IN THE NEWS: In Toronto, the Red Sox play a 5–5 exhibition tie with the Toronto (IL) Maple Leafs. With Canada at war in Europe, two Sox players of German extraction react to possible fan reaction; 1B Dick Hobitzell sits out the game while Heinie Wagner plays under the name Richardson.
IN THE NEWS: Tris Speaker has three hits against lefty Babe Ruth to finally drive him from the mound in the 8th inning. Reliever Rube Foster wild pitches home a run and Braggo Roth's 2nd double gives Cleveland a 5–3 lead. The Tribe wins it 5–4, with Ruth the loser. Ruth is 2-for-4 with a two run single.

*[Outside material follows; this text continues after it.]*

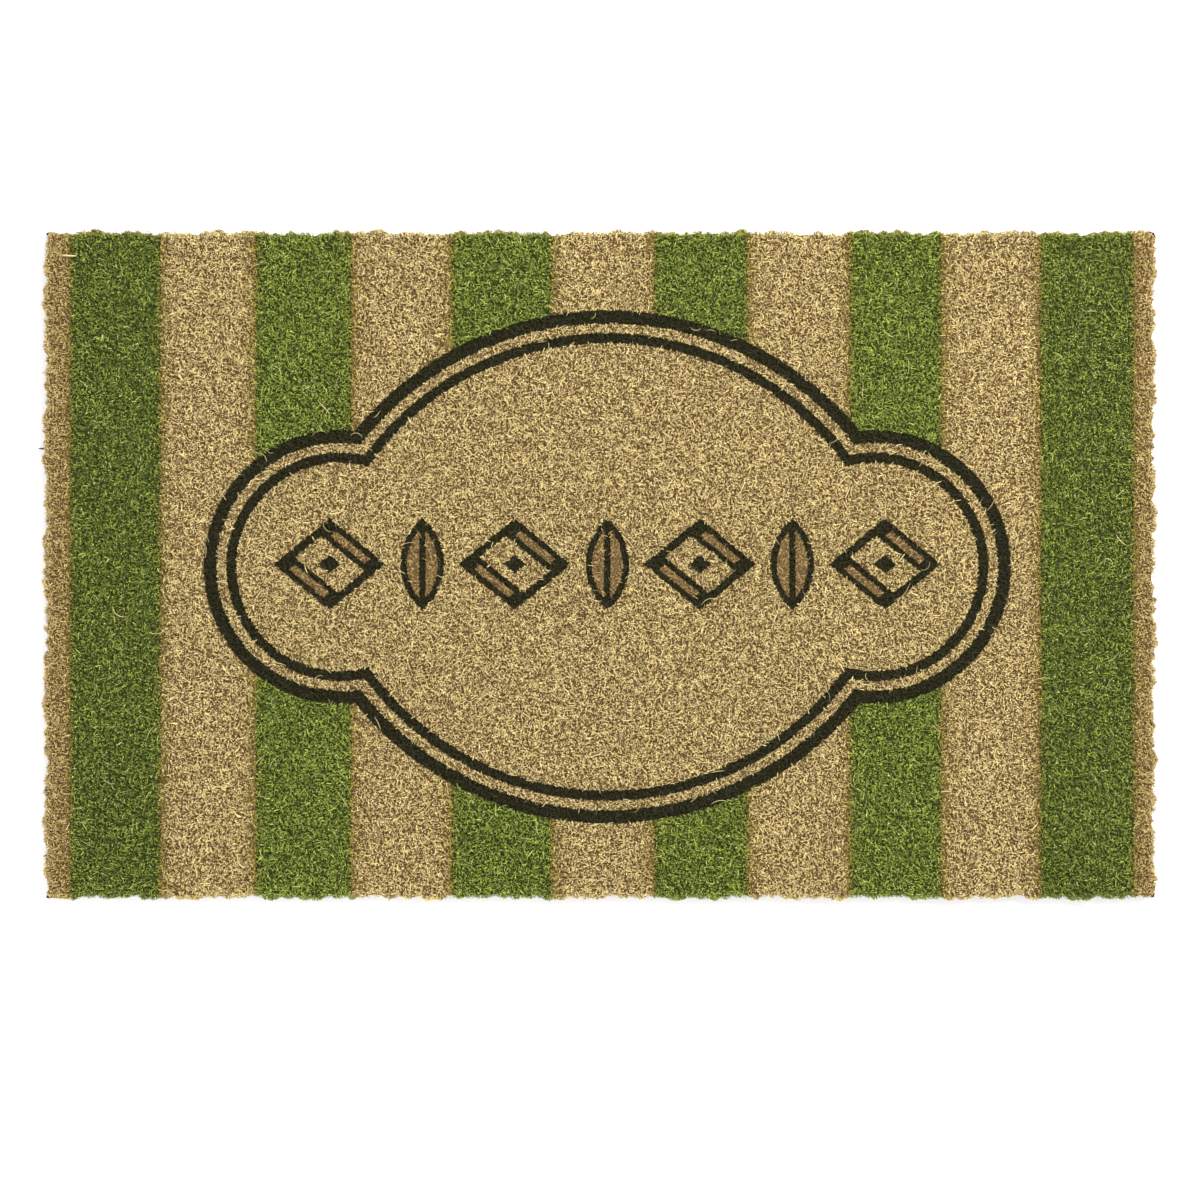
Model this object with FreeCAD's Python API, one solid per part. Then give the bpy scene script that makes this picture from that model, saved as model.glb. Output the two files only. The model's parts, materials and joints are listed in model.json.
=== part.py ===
import FreeCAD, Part
import os

# A tufted coir door mat on a vinyl backing, in millimetres.
# The origin is under the middle of the mat: X runs along its length, Y across it, and Z up.
# The pile is cut tufts set in the backing. Each block below is one group of tufts of one dye,
# and it meets its neighbours face to face.

# Whole mat
mat_length = 762.0
mat_width = 457.2
backing_thickness = 4.0
pile_height = 12.0          # tuft length that stands out of the backing
dark_pile_drop = 1.0        # the dark dye mats its tufts down by this much
inlay_pile_drop = 0.5       # the brown dye mats its tufts down by this much

# Green stripes, evenly pitched about the middle of the mat
stripe_count = 6
stripe_pitch = 133.4
stripe_width = 65.0
stripe_slips = [1.0, -3.3, -0.8, 2.5, 2.8, 0.6]      # how far each stripe landed from its place
stripe_gains = [-3.0, 1.2, 4.2, -0.6, -2.0, -0.6]    # how much wider each stripe came out

# Plaque: the overlap of two large discs, with a round lobe at each end
plaque_x = 5.0
plaque_y = -1.3
sweep_radius = 223.0
sweep_offset = 47.0         # each large disc's centre, below or above the plaque's own
lobe_radius = 94.0
lobe_offset = 183.0         # each lobe's centre, left or right of the plaque's own
outer_line_width = 9.0
gap_band_width = 6.5
inner_line_width = 7.0

# Frieze along the middle of the plaque: lozenges with a leaf between each two
lozenge_count = 4
frieze_rise = 1.8           # the frieze's middle, above the plaque's own
frieze_height = 63.0
lozenge_width = 77.0
leaf_width = 30.0
frieze_gap = 10.0           # between a lozenge's tip and the leaf beside it
broad_stroke = 13.0         # a lozenge's two broad sides
fine_stroke = 5.5           # its two fine sides
inlay_width = 5.0           # brown strip along the middle of a broad side
inlay_end_wall = 4.0        # dark pile left between that strip's end and the fine side
leaf_wall = 4.5             # dark pile round a leaf's brown inlays
leaf_midrib = 4.5           # dark pile between them, from tip to tip
stud_reach = 5.0            # a lozenge's dark stud, from its middle to its sides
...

IN THE NEWS: Tigers favorite Harry Heilmann gets an appreciative hand from the crowd for having dived into the Detroit River last night to save a woman from drowning.
IN THE NEWS: The New York Times Book Review pans Ring Lardner's baseball novel You Know Me, Al, recently published by George H. Doran Company at $1.25. The reviewer says "the author was for some time sporting writer on a Chicago newspaper, and so may be supposed to know his subject thoroughly, but for the honor of the 'national game' we trust that his "busher" is not typical of the majority of its players. . . . As it contains many accounts of baseball games strung together on the thinnest possible thread of plot, it may please the 'fans.'"
Carl Mays tops the St. Louis Browns, 9–3 for a Red Sox win. With the Browns sweeping the Yankees, Boston goes into first place.